Care of the Caregiver

Chronic disease doesn’t just affect the person suffering from the illness. It can also be hugely stressful for their partner whose role becomes one of long term ‘carer’.

“A key factor that can protect ‘carers’ against the stress involved is to perceive their relationship with their ill spouse as an entity in itself, rather than seeing only two individuals.”


Ninety-two people who cared for a chronically ill husband or wife answered questions.

…participants who said being ‘part of a couple’ was central to the way they saw themselves, appeared to be protected from the effects of stressors such as: loss of companionship, feeling unable to cope, and wishing they were free to run away.

That is, among these participants with a strong ‘couple identity’, such stressors appeared to have a far weaker effect on their mental health.

Moreover, feeling part of a couple appeared to accentuate the positive aspects of being a carer, such as having high self-esteem and feeling competent.

“Viewing the relationship as an extension of oneself may help foster a positive mindset about the caregiving experience.

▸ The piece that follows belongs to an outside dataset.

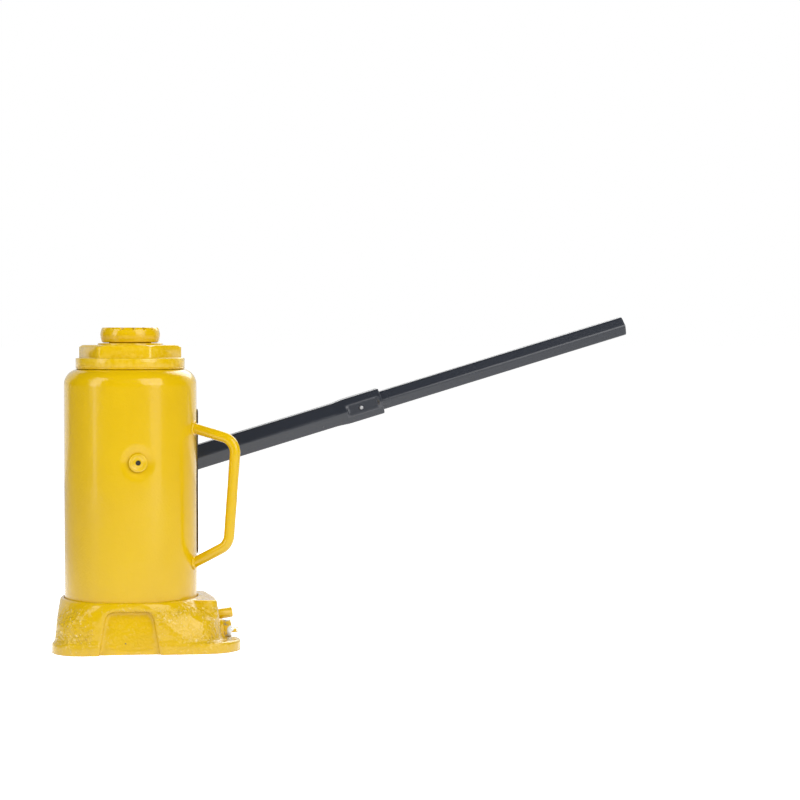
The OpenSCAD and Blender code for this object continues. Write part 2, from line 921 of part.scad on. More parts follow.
// Pin across the lever plane with a groove for a clip near each end
module grooved_pin(at_x, at_z) {
    color(steel)
        translate([0, lever_y, 0])
            difference() {
                across(at_x, at_z, pin_r, pin_half);
                for (side = [-1, 1])
                    translate([at_x, side * (plate_out + 1) + 0.5, at_z])
                        rotate([90, 0, 0])
                            ring(pin_r + cut, pin_neck_r, 0, clip_t);
            }
}

module clip_pair(at_x, at_z) {
    for (side = [-1, 1])
        translate([at_x, lever_y + side * (plate_out + 1) + 0.5, at_z])
            rotate([90, 0, 0])
                ring(pin_r + 2.4, pin_neck_r, 0, clip_t);
}

module link_base_pin() {
    grooved_pin(fulcrum_x, link_base_z);
}

module link_socket_pin() {
    grooved_pin(fulcrum_x, fulcrum_z);
}

module plunger_pin() {
    grooved_pin(fulcrum_x + lever_arm * cos(arm_rise), eye_z);
}

module link_pin_clips() {
    color(zinc) {
        clip_pair(fulcrum_x, link_base_z);
        clip_pair(fulcrum_x, fulcrum_z);
    }
}

module plunger_pin_clips() {
    color(zinc) clip_pair(fulcrum_x + lever_arm * cos(arm_rise), eye_z);
}

// Pump handle ---------------------------------------------------------------

module handle_socket() {
    lug_r = pin_r + 4;
    color(yellow)
        lever_frame()
            difference() {
                union() {
                    translate([0, 0, socket_drop])
                        rotate([0, 90, 0])
                            translate([0, 0, socket_back])
                                cylinder(h = socket_mouth - socket_back, r = socket_r);
                    across(0, 0, lug_r, lug_half);
                    translate([-lug_r, -lug_half, 0]) cube([2 * lug_r, 2 * lug_half, socket_drop]);
                    for (side = [-1, 1])
                        translate([0, side * (plate_in + plate_out) / 2, 0]) {
                            across(ear_x, ear_z, lug_r, plate_t / 2);
                            translate([ear_x - lug_r, -plate_t / 2, ear_z])
                                cube([2 * lug_r, plate_t, socket_drop - ear_z]);
                        }
                }
                translate([0, 0, socket_drop])
                    rotate([0, 90, 0])
                        translate([0, 0, socket_floor]) cylinder(h = 100, r = socket_bore_r);
                across(0, 0, pin_r + run_gap, lug_half + cut);
                across(ear_x, ear_z, pin_r, plate_out + cut);
            }
}

module handle_lower_tube() {
    notch_w = 4.2;
    notch_len = 12;
    recess_len = 26;
    color(dark_paint)
        handle_frame()
            difference() {
                union() {
                    hexagon(lower_af, lower_start, lower_end, 30);
                    hexagon(swage_af, lower_end - swage_len, lower_end, 30);
                }
                hexagon(lower_in_af, lower_start - cut, lower_end + cut, 30);
                translate([-20, -notch_w / 2, lower_start - cut]) cube([40, notch_w, notch_len + cut]);
                translate([-15, -recess_at - 10, lower_end - 3 - recess_len]) cube([30, 10, recess_len]);
            }
}

module handle_rivet() {
    rivet_r = 1.5;
    rivet_t = 0.8;
    color(zinc)
        handle_frame()
            translate([0, -recess_at - rivet_t, lower_end - 18])
                rotate([-90, 0, 0])
                    cylinder(h = rivet_t, r = rivet_r);
}

module handle_upper_tube() {
    color(dark_paint)
        handle_frame()
            difference() {
                hexagon(upper_af, upper_start, upper_start + upper_len, 30);
                hexagon(upper_af - 2 * tube_wall, upper_start - cut, upper_start + upper_len + cut, 30);
            }
}

base_casting();
pressure_cylinder();
cylinder_gasket();
reservoir_shell();
shell_base_gasket();
shell_top_gasket();
top_nut();
ram_wiper_seal();
carry_handle();
handle_welds();
label_plate();
filler_plug();
pump_cylinder();
pump_gasket();
pump_gland_nut();
plunger_wiper();
pump_plunger();
plunger_cup_seal();
release_gland_nut();
release_spindle();
release_oring();
release_ball();
suction_strainer();
inlet_check_ball();
inlet_valve_plug();
outlet_check_ball();
outlet_valve_spring();
outlet_valve_plug();
safety_valve_ball();
safety_valve_spring();
safety_valve_plug();
ram_tube();
ram_piston();
piston_cup_seal();
piston_wear_ring();
piston_retaining_nut();
screw_stop_ring();
extension_screw();
link_plate_inner();
link_plate_outer();
link_base_pin();
link_socket_pin();
plunger_pin();
link_pin_clips();
plunger_pin_clips();
handle_socket();
handle_lower_tube();
handle_upper_tube();
handle_rivet();
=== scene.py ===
import json
import math
import bmesh
import bpy
import numpy as np
from mathutils import Matrix, Vector, noise


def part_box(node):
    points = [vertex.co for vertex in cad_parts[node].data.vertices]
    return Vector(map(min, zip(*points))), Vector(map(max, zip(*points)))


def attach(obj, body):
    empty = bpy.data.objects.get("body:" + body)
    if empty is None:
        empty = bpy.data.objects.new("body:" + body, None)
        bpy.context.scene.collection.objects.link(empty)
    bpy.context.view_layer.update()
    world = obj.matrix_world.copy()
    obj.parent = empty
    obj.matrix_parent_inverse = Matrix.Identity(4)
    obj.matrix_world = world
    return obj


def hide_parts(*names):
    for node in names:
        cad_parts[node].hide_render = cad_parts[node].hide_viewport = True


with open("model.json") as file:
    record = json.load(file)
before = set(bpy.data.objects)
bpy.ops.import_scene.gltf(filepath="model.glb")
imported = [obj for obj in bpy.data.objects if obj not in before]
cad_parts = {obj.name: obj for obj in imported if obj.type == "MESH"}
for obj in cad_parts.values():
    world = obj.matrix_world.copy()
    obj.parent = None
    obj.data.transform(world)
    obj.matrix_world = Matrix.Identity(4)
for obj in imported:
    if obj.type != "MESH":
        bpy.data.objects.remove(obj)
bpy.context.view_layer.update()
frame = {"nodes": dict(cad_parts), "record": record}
mm = 0.001
slotOf = {row["node"]: row["material_slot"] for row in frame["record"]["subparts"]}
bodyOf = {node: body for body, nodes in frame["record"]["behaviour"]["bodies"].items() for node in nodes}

# Camera, light and floor

cameraView = {
    "lens": 103.5,
    "distance": 1.743,
    "height": 0.240,
    "aside": 0.2044,
    "turn": 13.0,
    "tilt": 1.74,
}


def makeCamera(view):
    turn, tilt = math.radians(view["turn"]), math.radians(view["tilt"])
    right = Vector((math.cos(turn), -math.sin(turn), 0))
    ahead = Vector((math.sin(turn), math.cos(turn), 0))
    camera = bpy.data.objects.new("camera", bpy.data.cameras.new("camera"))
    camera.data.lens = view["lens"]
    camera.data.sensor_width = 36
    camera.location = right * view["aside"] - ahead * view["distance"] + Vector((0, 0, view["height"]))
    look = ahead * math.cos(tilt) - Vector((0, 0, math.sin(tilt)))
    camera.rotation_euler = look.to_track_quat("-Z", "Y").to_euler()
    bpy.context.scene.collection.objects.link(camera)
    bpy.context.scene.camera = camera


studio = {
    "world": 0.26,
    "worldGloss": 0.02,
    "backdrop": 1.0,
    # glow of the paper: even for the camera, and near the object a painted reflection in glossy rays
    "floorGlow": 0.82,
    "glowReach": (0.22, 0.8),
    "left": {"turn": -57, "rise": 26, "size": (0.62, 1.5), "power": 8.6},
    "leftLow": {"turn": -57, "rise": 5, "size": (0.20, 0.8), "power": 0.7},
    "right": {"turn": 46, "rise": 28, "size": (1.1, 1.35), "power": 14.0},
    "rightLow": {"turn": 50, "rise": 6, "size": (0.60, 0.8), "power": 1.6},
    "front": {"turn": 6, "rise": 34, "size": (1.2, 1.2), "power": 7.2, "unseen": True},
    "back": {"turn": 165, "rise": 35, "size": (1.4, 1.1), "power": 13},
    "mirrored": {"turn": 180, "rise": 16, "size": (5.0, 1.9), "power": 22, "glossOnly": True},
}


def makeLight(name, values, view, distance=1.7, target=Vector((0.02, 0, 0.13))):
    # turn is measured from the camera, to its right; rise is above the level
    turn, rise = math.radians(values["turn"] - view["turn"]), math.radians(values["rise"])
    toward = Vector((math.sin(turn) * math.cos(rise), -math.cos(turn) * math.cos(rise), math.sin(rise)))
    lamp = bpy.data.lights.new(name, "AREA")
    lamp.shape = "RECTANGLE"
    lamp.size, lamp.size_y = values["size"]
    lamp.energy = values["power"]
    light = bpy.data.objects.new(name, lamp)
    light.location = target + toward * distance
    light.rotation_euler = (-toward).to_track_quat("-Z", "Y").to_euler()
    light.visible_glossy = not values.get("unseen", False)
    if values.get("glossOnly"):
        light.visible_camera = light.visible_diffuse = False
    bpy.context.scene.collection.objects.link(light)


def makeWorld(values):
    # The camera sees a white backdrop, while the pieces are lit more softly and reflect a dark room
    world = bpy.data.worlds.new("studioWorld")
    world.use_nodes = True
    nodes, links = world.node_tree.nodes, world.node_tree.links
    soft = nodes["Background"]
    soft.inputs["Color"].default_value = (1, 1, 1, 1)
    seen = nodes.new("ShaderNodeBackground")
    seen.inputs["Color"].default_value = (1, 1, 1, 1)
    seen.inputs["Strength"].default_value = values["backdrop"]
    path, mix = nodes.new("ShaderNodeLightPath"), nodes.new("ShaderNodeMixShader")
    level = addMath(
        world.node_tree, "MULTIPLY", path.outputs["Is Glossy Ray"], values["worldGloss"] - values["world"]
    )
    links.new(addMath(world.node_tree, "ADD", level, values["world"]), soft.inputs["Strength"])
    links.new(path.outputs["Is Camera Ray"], mix.inputs[0])
    links.new(soft.outputs[0], mix.inputs[1])
    links.new(seen.outputs[0], mix.inputs[2])
    links.new(mix.outputs[0], nodes["World Output"].inputs["Surface"])
    bpy.context.scene.world = world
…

BPS Research Digest blog

An issue that is ignored by most friends and family, and by most healthcare professionals, the caregiver can be made ill in the process of providing care.

The condition and competence of a Caregiver is a matter of health and disease too. For caregivers, the stress process is multifaceted. There are primary stressors, deprivation and overload, and secondary stressors, loss of self and captivity.

We need a better focus on the ‘family system’ to help prevent much suffering and loss. Healthcare systems should consider more than the ill patient as part of the disease diagnosis. Today, services are allocated on behalf of the revenue at hand. A better use of our capital in medical care would be to help prevent a future liability from a damaged caregiver.